**STATED PROBLEM:**
Write out each line beneath this one exactly as it reads.

Stored entries
---+---
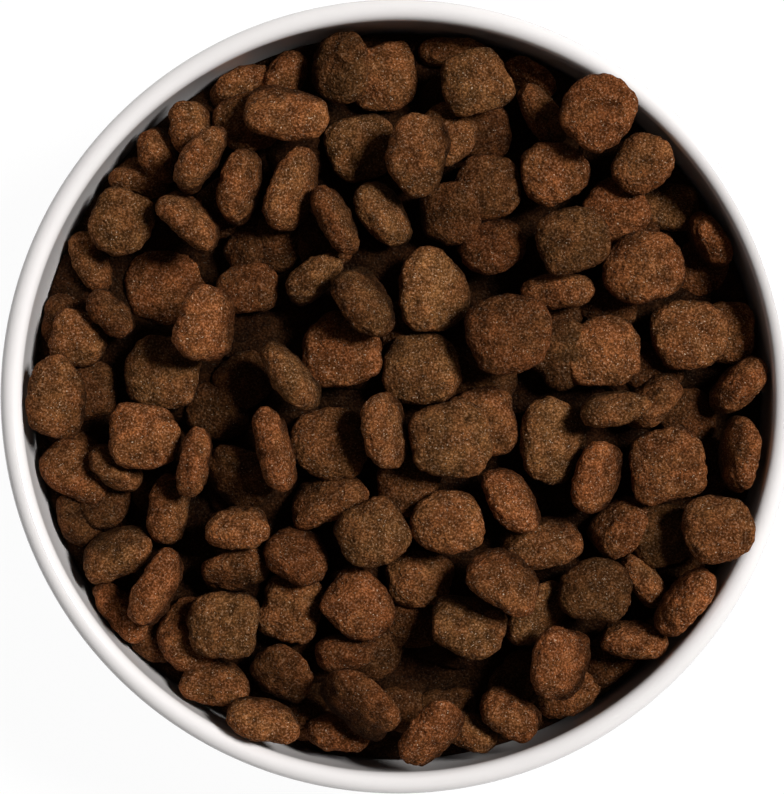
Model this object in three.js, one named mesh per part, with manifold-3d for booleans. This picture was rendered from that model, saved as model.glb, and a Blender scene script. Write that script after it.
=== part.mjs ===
// A round glazed bowl heaped with dry pet food.
// Millimetres, +Z up, origin at the middle of the face that the foot ring stands on.
// The bowl is one turned piece. Each kibble of the top layer is a piece of its own,
// and the kibbles under them are fused into one solid that fills the bowl.

import * as THREE from 'three';
import * as BufferGeometryUtils from 'three/addons/utils/BufferGeometryUtils.js';
import Module from 'manifold-3d';

const wasm = await Module();
wasm.setup();

// Sizes of the bowl
const rimDiameter = 140;
const bowlHeight = 52;
const lipThickness = 3.8;
const wallAtFoot = 4.6;
const footDiameter = 84;
const footRingWidth = 4.5;
const footRingHeight = 2.6;
const footEdgeRound = 0.8;

// Sizes of the food: a typical kibble, and the low dome of the heap.
// The highest fused kibbles end on that dome, which meets the wall a little under the lip.
const kibbleWidth = 12.9;
const kibbleThickness = 6;
const fillDepthAtWall = 5.5;
const heapCrown = 4.5;

// How far under the dome the fused kibbles of each layer end, in thicknesses of a kibble
const deepLayer = 0.85;
const strewnLayer = 1.2;
const coreLayer = 1.6;

// Room left between pieces that touch, how deep fused kibbles at least sink into one another,
// and the smallest step that the fused filling keeps
const clearance = 0.3;
const fusedDepth = 1;
const facetDetail = 0.2;

const rimRadius = rimDiameter / 2;
const footRadius = footDiameter / 2;
const innerFootRadius = footRadius - footRingWidth;

const glaze = new THREE.MeshStandardMaterial({ color: 0xf4f2ef, roughness: 0.12, metalness: 0 });
const fusedFood = new THREE.MeshStandardMaterial({ color: 0x4a3220, roughness: 0.95, metalness: 0 });
const foodColours = [0x7a5334, 0x6b4a2c, 0x83573a, 0x5f4628, 0x755031];

// The bowl's wall, drawn in a plane of radius and height.
// Its outside is one curve that leaves the foot almost level and ends upright under the lip.
const lipRadius = lipThickness / 2;
const levelShare = 0.72;
const levelClimb = 1.2;
const uprightShare = 0.7;
const wallRise = bowlHeight - footRingHeight;
const outerWall = new THREE.CubicBezierCurve(
  new THREE.Vector2(footRadius, footRingHeight),
  new THREE.Vector2(THREE.MathUtils.lerp(footRadius, rimRadius, levelShare), footRingHeight + levelClimb),
  new THREE.Vector2(rimRadius, bowlHeight - uprightShare * wallRise),
  new THREE.Vector2(rimRadius, bowlHeight - lipRadius),
);

// A point of the inside: square to the outside, one wall thickness in.
// The wall thins evenly from the foot up to the lip.
function innerWallPoint(share, extra = 0) {
  const outside = outerWall.getPoint(share);
  const along = outerWall.getTangent(share);
  const thickness = THREE.MathUtils.lerp(wallAtFoot, lipThickness, share) + extra;
  return new THREE.Vector2(outside.x - along.y * thickness, outside.y + along.x * thickness);
}

// The inside from the axis out to the lip, or a like surface that stands `extra` off it
const wallSteps = 8;

function innerWallPoints(extra = 0, topHeight = Infinity) {
  const points = [new THREE.Vector2(0, footRingHeight + wallAtFoot + extra)];
  for (let step = 0; step <= wallSteps; step += 1) {
    const point = innerWallPoint(step / wallSteps, extra);
    if (point.y >= topHeight) break;
    points.push(point);
  }
  return points;
}

// A closed solid turned about +Z from points of radius and height that start and end on the axis
function turned(points, segments) {
  const geometry = new THREE.LatheGeometry(points, segments);
  geometry.rotateX(Math.PI / 2);
  return geometry;
}

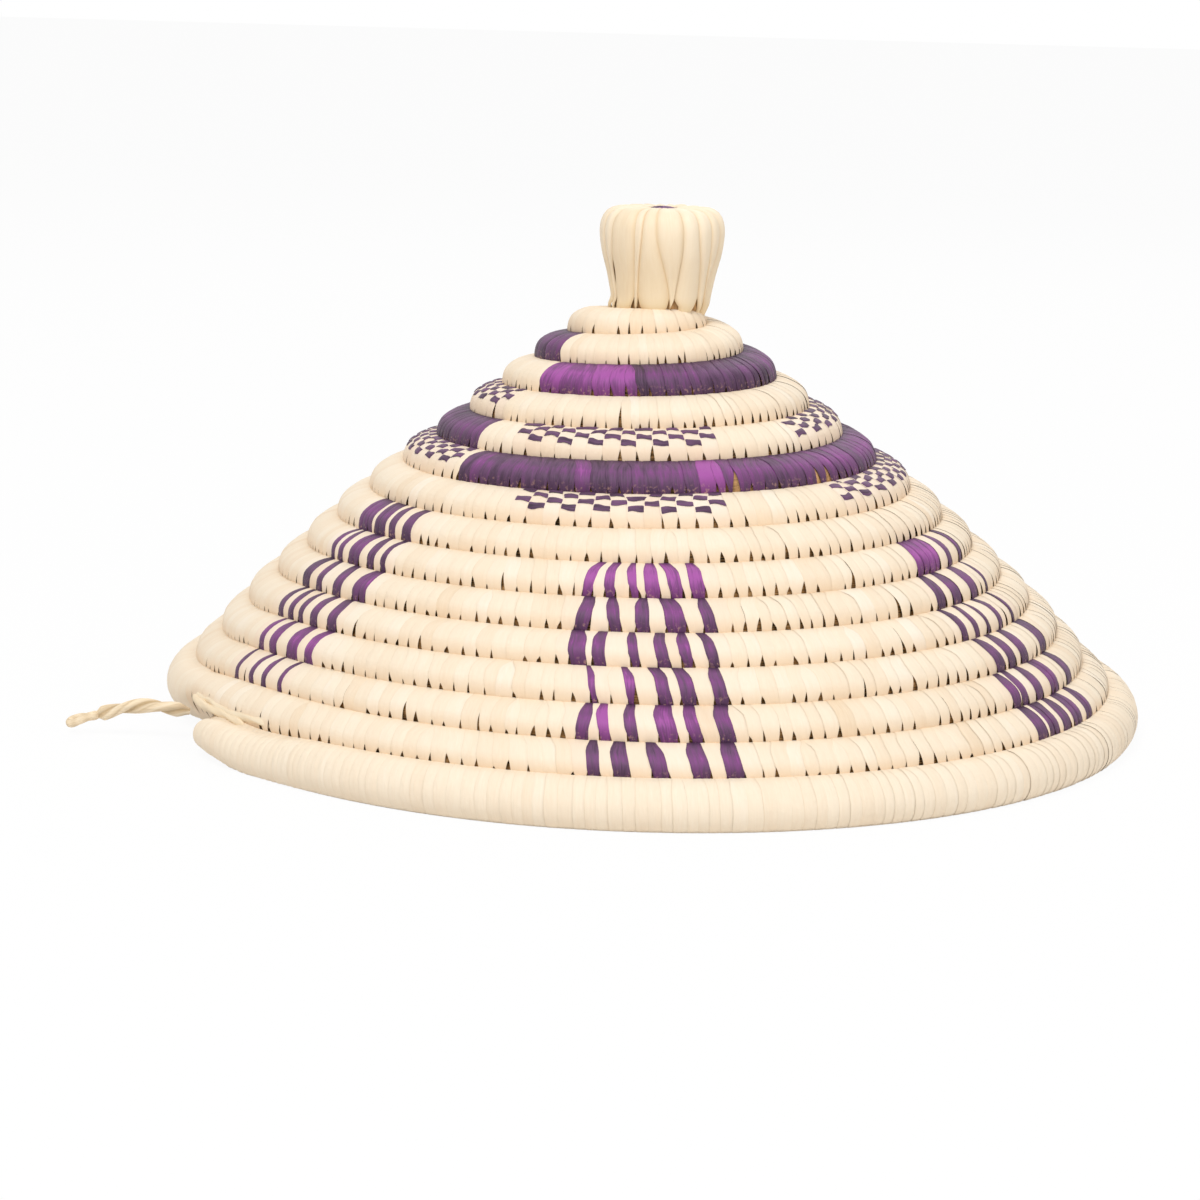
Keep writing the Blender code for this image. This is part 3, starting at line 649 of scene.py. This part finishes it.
def hidden_stripes(row, middle):
    """Stripes of a group on the far side, in the same manner as those in view."""
    own = np.random.default_rng(700 + 31 * row + middle)
    width = 360.0 / (1000 * girth(turn_at(row, middle)))
    place, stripes = middle - own.uniform(17, 21) * width, []
    for _ in range(own.integers(4, 7)):
        size = own.uniform(2.4, 4.6) * width
        stripes.append((place, place + size, own.choice(HIDDEN_TONES), own.uniform(-1, 2.5)))
        place += size + own.uniform(3.6, 5.6) * width
    return stripes


def all_stripes():
    """All violet stripes, as (first turn, last turn, tone, lean), in order along the coil."""
    groups = list(STRIPES.items())
    groups += [(row, hidden_stripes(row, middle)) for row in STRIPES for middle in HIDDEN_AZIMUTHS]
    edge = STRIPE_WIDENED / girth(STRIPE_ROW)
    return sorted((turn_at(row, high) - edge, turn_at(row, low) + edge, tone, lean * MM)
                  for row, stripes in groups for low, high, tone, lean in stripes)


MOST_AT_ONCE, SHORTEST_SPAN = 40, 0.0002
# Pitch of the strips in a span and how much their widths differ
FILLS = {"band": (4.4 * MM, 0.3), "check": (5.45 * MM, 0.08), "stripe": (3.6 * MM, 0.2)}
RIM_PITCH, NATURAL_SPREAD, WIDE_STRIPE = 4.0 * MM, 0.22, 6.5 * MM


def fill(first, last, pitch, spread):
    """Borders of strips that fill a span, each about the pitch wide."""
    count = max(1, round((last - first) * girth(0.5 * (first + last)) / pitch))
    if count > MOST_AT_ONCE:
        middle = 0.5 * (first + last)
        return fill(first, middle, pitch, spread)[:-1] + fill(middle, last, pitch, spread)
    shares = np.cumsum(rng.uniform(1 - spread, 1 + spread, count))
    return [first, *(first + (last - first) * shares / shares[-1])]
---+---
**WRITTEN REPLY:**
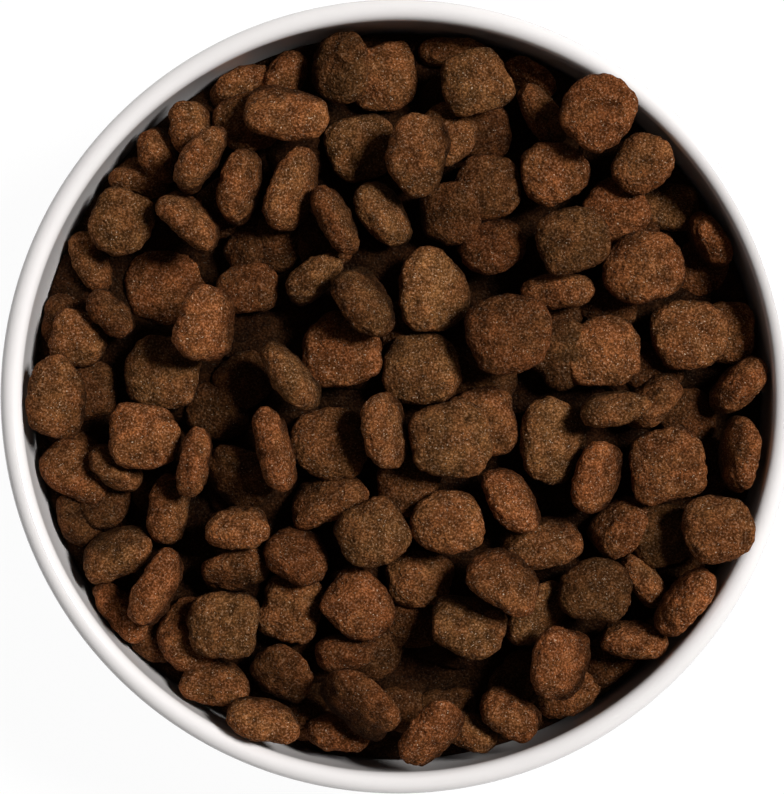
Model this object in three.js, one named mesh per part, with manifold-3d for booleans. This picture was rendered from that model, saved as model.glb, and a Blender scene script. Write that script after it.
=== part.mjs ===
// A round glazed bowl heaped with dry pet food.
// Millimetres, +Z up, origin at the middle of the face that the foot ring stands on.
// The bowl is one turned piece. Each kibble of the top layer is a piece of its own,
// and the kibbles under them are fused into one solid that fills the bowl.

import * as THREE from 'three';
import * as BufferGeometryUtils from 'three/addons/utils/BufferGeometryUtils.js';
import Module from 'manifold-3d';

const wasm = await Module();
wasm.setup();

// Sizes of the bowl
const rimDiameter = 140;
const bowlHeight = 52;
const lipThickness = 3.8;
const wallAtFoot = 4.6;
const footDiameter = 84;
const footRingWidth = 4.5;
const footRingHeight = 2.6;
const footEdgeRound = 0.8;

// Sizes of the food: a typical kibble, and the low dome of the heap.
// The highest fused kibbles end on that dome, which meets the wall a little under the lip.
const kibbleWidth = 12.9;
const kibbleThickness = 6;
const fillDepthAtWall = 5.5;
const heapCrown = 4.5;

// How far under the dome the fused kibbles of each layer end, in thicknesses of a kibble
const deepLayer = 0.85;
const strewnLayer = 1.2;
const coreLayer = 1.6;

// Room left between pieces that touch, how deep fused kibbles at least sink into one another,
// and the smallest step that the fused filling keeps
const clearance = 0.3;
const fusedDepth = 1;
const facetDetail = 0.2;

const rimRadius = rimDiameter / 2;
const footRadius = footDiameter / 2;
const innerFootRadius = footRadius - footRingWidth;

const glaze = new THREE.MeshStandardMaterial({ color: 0xf4f2ef, roughness: 0.12, metalness: 0 });
const fusedFood = new THREE.MeshStandardMaterial({ color: 0x4a3220, roughness: 0.95, metalness: 0 });
const foodColours = [0x7a5334, 0x6b4a2c, 0x83573a, 0x5f4628, 0x755031];

// The bowl's wall, drawn in a plane of radius and height.
// Its outside is one curve that leaves the foot almost level and ends upright under the lip.
const lipRadius = lipThickness / 2;
const levelShare = 0.72;
const levelClimb = 1.2;
const uprightShare = 0.7;
const wallRise = bowlHeight - footRingHeight;
const outerWall = new THREE.CubicBezierCurve(
  new THREE.Vector2(footRadius, footRingHeight),
  new THREE.Vector2(THREE.MathUtils.lerp(footRadius, rimRadius, levelShare), footRingHeight + levelClimb),
  new THREE.Vector2(rimRadius, bowlHeight - uprightShare * wallRise),
  new THREE.Vector2(rimRadius, bowlHeight - lipRadius),
);

// A point of the inside: square to the outside, one wall thickness in.
// The wall thins evenly from the foot up to the lip.
function innerWallPoint(share, extra = 0) {
  const outside = outerWall.getPoint(share);
  const along = outerWall.getTangent(share);
  const thickness = THREE.MathUtils.lerp(wallAtFoot, lipThickness, share) + extra;
  return new THREE.Vector2(outside.x - along.y * thickness, outside.y + along.x * thickness);
}

// The inside from the axis out to the lip, or a like surface that stands `extra` off it
const wallSteps = 8;

function innerWallPoints(extra = 0, topHeight = Infinity) {
  const points = [new THREE.Vector2(0, footRingHeight + wallAtFoot + extra)];
  for (let step = 0; step <= wallSteps; step += 1) {
    const point = innerWallPoint(step / wallSteps, extra);
    if (point.y >= topHeight) break;
    points.push(point);
  }
  return points;
}

// A closed solid turned about +Z from points of radius and height that start and end on the axis
function turned(points, segments) {
  const geometry = new THREE.LatheGeometry(points, segments);
  geometry.rotateX(Math.PI / 2);
  return geometry;
}

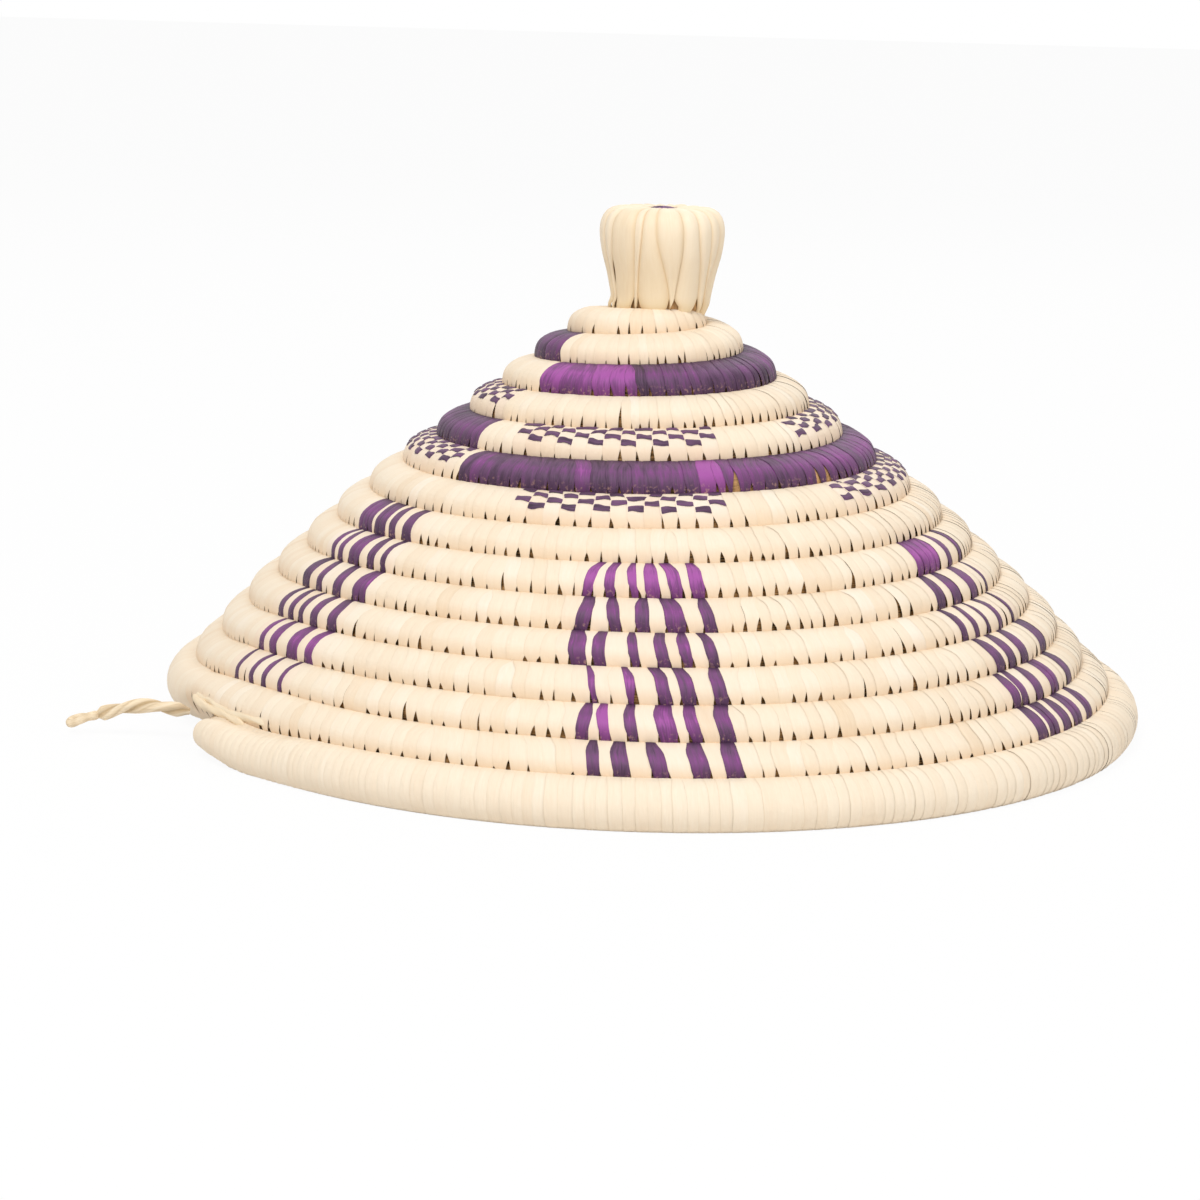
Keep writing the Blender code for this image. This is part 3, starting at line 649 of scene.py. This part finishes it.
def hidden_stripes(row, middle):
    """Stripes of a group on the far side, in the same manner as those in view."""
    own = np.random.default_rng(700 + 31 * row + middle)
    width = 360.0 / (1000 * girth(turn_at(row, middle)))
    place, stripes = middle - own.uniform(17, 21) * width, []
    for _ in range(own.integers(4, 7)):
        size = own.uniform(2.4, 4.6) * width
        stripes.append((place, place + size, own.choice(HIDDEN_TONES), own.uniform(-1, 2.5)))
        place += size + own.uniform(3.6, 5.6) * width
    return stripes


def all_stripes():
    """All violet stripes, as (first turn, last turn, tone, lean), in order along the coil."""
    groups = list(STRIPES.items())
    groups += [(row, hidden_stripes(row, middle)) for row in STRIPES for middle in HIDDEN_AZIMUTHS]
    edge = STRIPE_WIDENED / girth(STRIPE_ROW)
    return sorted((turn_at(row, high) - edge, turn_at(row, low) + edge, tone, lean * MM)
                  for row, stripes in groups for low, high, tone, lean in stripes)


MOST_AT_ONCE, SHORTEST_SPAN = 40, 0.0002
# Pitch of the strips in a span and how much their widths differ
FILLS = {"band": (4.4 * MM, 0.3), "check": (5.45 * MM, 0.08), "stripe": (3.6 * MM, 0.2)}
RIM_PITCH, NATURAL_SPREAD, WIDE_STRIPE = 4.0 * MM, 0.22, 6.5 * MM


def fill(first, last, pitch, spread):
    """Borders of strips that fill a span, each about the pitch wide."""
    count = max(1, round((last - first) * girth(0.5 * (first + last)) / pitch))
    if count > MOST_AT_ONCE:
        middle = 0.5 * (first + last)
        return fill(first, middle, pitch, spread)[:-1] + fill(middle, last, pitch, spread)
    shares = np.cumsum(rng.uniform(1 - spread, 1 + spread, count))
    return [first, *(first + (last - first) * shares / shares[-1])]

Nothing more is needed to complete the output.